Gaza: Still Alive is a 2019 RT (TV network) documentary film, written and narrated by Harry Fear. The film revisits people who experienced the 2014 war, following up on how they’re coping physically and mentally. It revealed an unseen mental health catastrophe among Palestinians in the Gaza Strip after a decade of isolation from the world and amid ongoing war trauma.

==Content==
The British journalist Harry Fear returns to Gaza in 2019 to see how civilians he had met during the 2014 war are coping with ongoing trauma. The documentary is told through the voices of ordinary Gazans and the psychologists struggling to support them. It focuses on invisible suffering: trauma, anxiety, PTSD, especially among children, and what “living under siege” does to everyday life. Fear interviews several children, psychologists, and doctors affected by Israel and Egypt's blockade of Gaza.
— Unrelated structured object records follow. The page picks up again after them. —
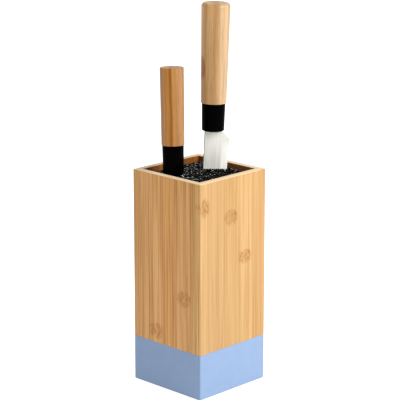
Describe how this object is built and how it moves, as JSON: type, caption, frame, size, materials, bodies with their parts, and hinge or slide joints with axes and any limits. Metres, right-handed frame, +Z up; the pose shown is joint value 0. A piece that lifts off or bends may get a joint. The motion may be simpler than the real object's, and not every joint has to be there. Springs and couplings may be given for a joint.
{
  "type": "knife block with knives",
  "caption": "Square bamboo knife block on a painted base, with a lift-out bristle insert that holds a slicing knife and a utility knife by their blades.",
  "frame": {"origin": "middle of the square footprint, on the worktop that the feet stand on", "axes": "+Z up; -Y is the front face, +X the right face, so the block's four sides face along X and Y"},
  "size_m": [0.095, 0.095, 0.3914],
  "materials": {
    "bamboo": "laminated bamboo boards, sanded and oiled to a soft satin",
    "blue_paint": "wood under a smooth matt light-blue lacquer",
    "plywood": "bare sanded plywood",
    "rubber": "matt black",
    "black_plastic": "moulded black, faint sheen",
    "bristle_plastic": "extruded black rods with cut ends",
    "pale_handle_wood": "turned pale wood, oiled satin",
    "warm_handle_wood": "turned warm brown wood, oiled satin",
    "blade_steel": "satin-ground stainless steel"
  },
  "bodies": {
    "block": {"panel_front": "bamboo", "panel_right": "bamboo", "panel_back": "bamboo", "panel_left": "bamboo", "base_rail_front": "blue_paint", "base_rail_right": "blue_paint", "base_rail_back": "blue_paint", "base_rail_left": "blue_paint", "bottom_board": "plywood", "foot_front_left": "rubber", "foot_front_right": "rubber", "foot_back_right": "rubber", "foot_back_left": "rubber"},
    "insert": {"insert_tray": "black_plastic", "bristle_bundle": "bristle_plastic"},
    "slicer": {"slicer_handle": "pale_handle_wood", "slicer_ferrule": "black_plastic", "slicer_blade": "blade_steel"},
    "utility_knife": {"utility_handle": "warm_handle_wood", "utility_ferrule": "black_plastic", "utility_blade": "blade_steel"}
  },
  "joints": [
    {"name": "insert_lift", "type": "slide", "parent": "block", "child": "insert", "axis": [0, 0, 1], "range_m": [0, 0.22]},
    {"name": "slicer_draw", "type": "slide", "parent": "insert", "child": "slicer", "axis": [0.0305, 0.0297, 0.9991], "range_m": [0, 0.21]},
    {"name": "utility_draw", "type": "slide", "parent": "insert", "child": "utility_knife", "axis": [-0.0482, 0.031, 0.9984], "range_m": [0, 0.135]}
  ]
}
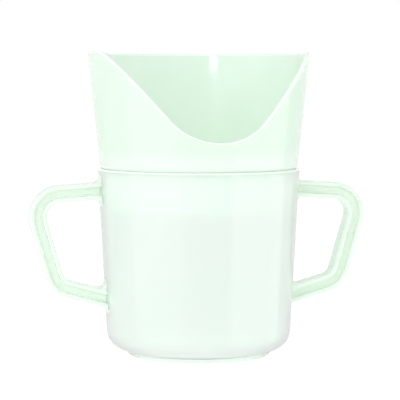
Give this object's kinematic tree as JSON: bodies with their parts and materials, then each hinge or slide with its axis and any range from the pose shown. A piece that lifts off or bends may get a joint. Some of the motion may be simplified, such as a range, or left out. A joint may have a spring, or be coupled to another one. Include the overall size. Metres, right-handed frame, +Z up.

The documentary presents a broader humanitarian and socioeconomic conditions of the Gaza Strip, a territory of around 2 million residents, nearly 67% of whom are registered Palestinian refugees. Since 2007, Gaza has been under an Israeli–Egyptian blockade, described by Israel as a security measure targeting Hamas, while the United Nations has characterised it as a form of collective punishment. The film examines life under these conditions, including widespread poverty and youth unemployment estimated at around 60% and the dependence of nearly half the population on food assistance, primarily from UNRWA, which faced major U.S. funding cuts in 2018.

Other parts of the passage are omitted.